Average pay rises across Europe will be subdued in 2013, according to research by Hay Group.

Its Hay Group paynet, research, which contains data from more than 20,000 organisations, foumd that average pay rises in the region are estimated to be 3.3% in 2013, compared with 5.5% in 2012..

In Western Europe, many countries will only marginally increase pay in 2013. Of those that do plan to increase pay, nearly two-thirds will fall below the European average.

Greece and Ireland will be particularly hard hit, with zero percent wage growth, while increases in Germany (3%), the UK (3%) and France (2.5%) will be subdued.

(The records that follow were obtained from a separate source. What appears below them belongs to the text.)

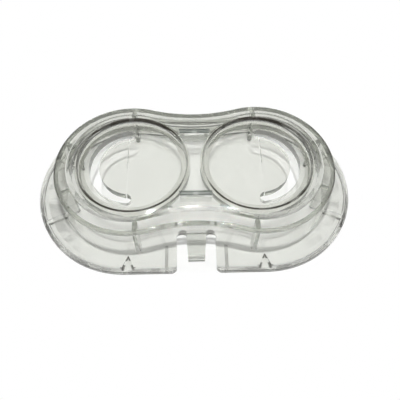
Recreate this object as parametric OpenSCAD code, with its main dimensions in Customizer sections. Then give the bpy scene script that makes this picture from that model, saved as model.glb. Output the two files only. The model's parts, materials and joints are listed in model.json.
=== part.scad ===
// Two-well contact lens case in clear plastic: a figure-eight wall on a wide flange, a raised deck
// with two round wells, slotted well floors with press leaves, and a snap latch in the front notch.
// Millimetres. +Z is up, +X runs from the left well to the right one and -Y is the latch side.
// The origin is on the table under the middle of the case.

/* [Rim outline] */
// Distance between the centres of the shell's two round ends
lobe_spacing = 27.3; // [25:0.1:30]
// Radius of the shell's round ends, at the rim
lobe_r = 15.8; // [15.4:0.1:17]
// Width of the shell across its waist, at the rim
waist_w = 27.7; // [26:0.1:29]
// Radius of the rounded edge of the rim
rim_round = 0.5; // [0.2:0.1:0.8]

/* [Shell] */
// Height of the whole case
case_h = 12.1; // [11:0.1:14]
// Thickness of the shell's side wall
wall_t = 0.95; // [0.7:0.05:1.2]
// How far the side wall leans out from the rim to the flange
wall_draft = 0.2; // [0:0.05:0.4]
// Thickness of the rim that turns in at the top of the side wall
rim_t = 0.9; // [0.7:0.05:1.2]

/* [Locating ribs] */
// Thickness of each rib, which has a bevelled inner end
rib_t = 1.0; // [0.7:0.05:1.4]
// Distance from the rim outline in to the ribs' inner edges
rib_reach = 3.06; // [2.6:0.02:3.2]
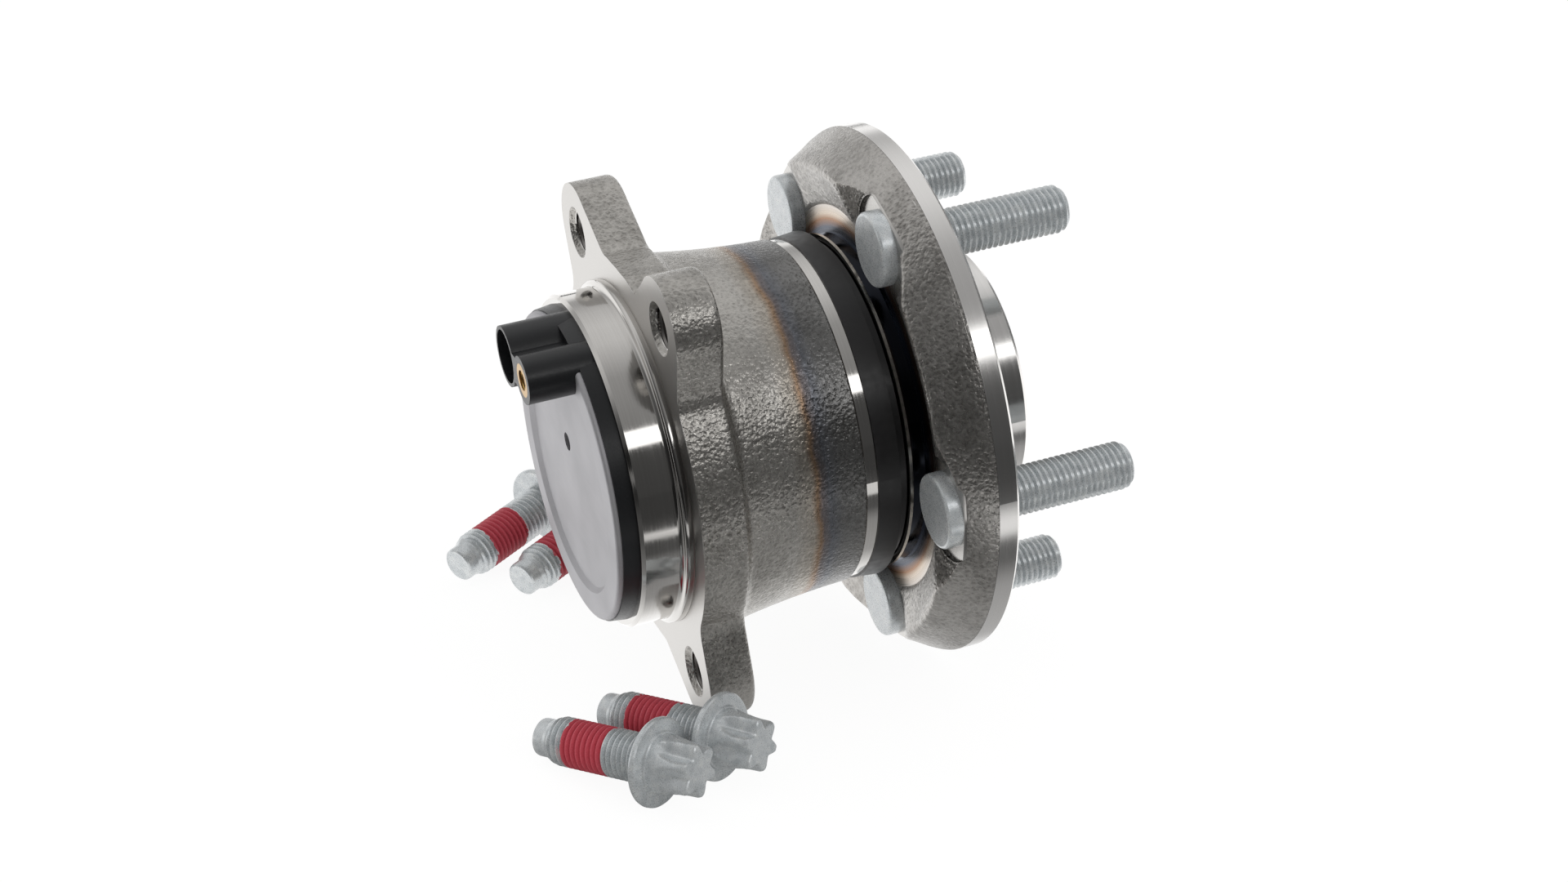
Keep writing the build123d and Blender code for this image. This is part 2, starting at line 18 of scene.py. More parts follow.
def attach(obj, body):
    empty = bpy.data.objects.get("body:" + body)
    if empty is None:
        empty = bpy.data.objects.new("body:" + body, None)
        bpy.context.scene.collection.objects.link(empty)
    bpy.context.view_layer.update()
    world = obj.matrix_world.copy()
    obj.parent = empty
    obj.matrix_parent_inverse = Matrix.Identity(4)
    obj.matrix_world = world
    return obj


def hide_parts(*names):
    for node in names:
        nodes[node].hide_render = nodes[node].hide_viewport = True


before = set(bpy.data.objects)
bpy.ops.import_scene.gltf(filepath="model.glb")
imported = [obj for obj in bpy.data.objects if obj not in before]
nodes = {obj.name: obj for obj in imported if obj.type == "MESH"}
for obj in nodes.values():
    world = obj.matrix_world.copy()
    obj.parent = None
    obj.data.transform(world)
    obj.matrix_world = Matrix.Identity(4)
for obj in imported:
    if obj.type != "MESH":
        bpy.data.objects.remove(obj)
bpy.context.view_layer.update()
MM = 0.001

# %% Sizes of the solids that finishes and new pieces have to meet, in millimetres and degrees
FLANGE_RADIUS, RIM_BAND = 67.2, 5.3
EAR_REACH, EAR_FACE, EAR_HOLE = 58.6, -72.2, (31.3, 0.0, 46.2)
STUD_COUNT, STUD_CIRCLE, STUD_CLOCK = 5, 54.0, 23.9
STUD_STEP = 360 / STUD_COUNT
THREAD_CREST, THREAD_ROOT, THREAD_PITCH = 5.9, 5.0, 1.5
print("studs", STUD_COUNT, "on a circle of", 2 * STUD_CIRCLE, "mm")

# %% [markdown]
# ## Camera
# The photograph looks at the hub from the car's side and a little above, through a long lens. A camera could be
# placed by eye, and then each piece would be nudged to match. Here the camera's place and its three axes were
# fitted once to three circles of known size, the flange, the pilot and the cap. A piece that is right in the
# frame is then right in the picture too.

# %% Camera
camera_data = bpy.data.cameras.new("camera")
camera_data.lens, camera_data.sensor_width = 65.625, 36.0
camera_data.clip_start = 0.01
camera = bpy.data.objects.new("camera", camera_data)
bpy.context.scene.collection.objects.link(camera)
camera_place = Vector((597.5, -236.8, 324.8)) * MM
camera_right = Vector((0.3567, 0.9314, -0.0721)).normalized()
camera_back = Vector((0.8378, -0.2848, 0.4656)).normalized()
camera_up = camera_back.cross(camera_right)
camera_turn = Matrix((camera_right, camera_up, camera_back)).transposed().to_4x4()
camera.matrix_world = Matrix.Translation(camera_place) @ camera_turn
bpy.context.scene.camera = camera
bpy.context.scene.view_settings.view_transform = "Standard"
print("camera at", [round(c, 3) for c in camera.matrix_world.translation])

# %% [markdown]
# ## Helpers for materials
# A material is a small graph of nodes. Building one repeats three moves: make a node, change its settings, and
# fill or join its inputs, so one function does all three. Colours are written as the hex codes that a painting
# program shows. Shaders add up light and need linear values, so a second function converts each code.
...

In Europe’s emerging countries, pay will climb significantly next year, with fast-growing economies, such as the Ukraine (10%), Russia (9%) and Turkey (8%) bucking the trend with inflated pay increases.

The research also found:

  • Average pay rises in Latin American are expected to be 9%.
  • Venezuela will enjoy the highest pay increases (29%) globally.
  • Argentinian organisations will also implement considerable wage hikes (24.5%), driven largely by rising inflation.
  • Pay in North America will climb by just 2.9%, the lowest of any global region.
  • In Asia, pay will rise by an average of 7.5% in 2013.
  • Organisations in Africa and the Middle East are also planning significant pay rises next year, at an average of 5.2%.

Ben Frost, global product manager at Hay Group, said: “Employees in developed markets face a tough year ahead, with pay rises falling behind, or barely outstripping, inflation.

“In times of slow growth, organisations in these countries are keen to minimise cost and drive productivity. However, they must still ensure that staff are rewarded appropriately and that remuneration budgets are used wisely. Leaders must communicate effectively with staff and be creative with the benefits on offer.”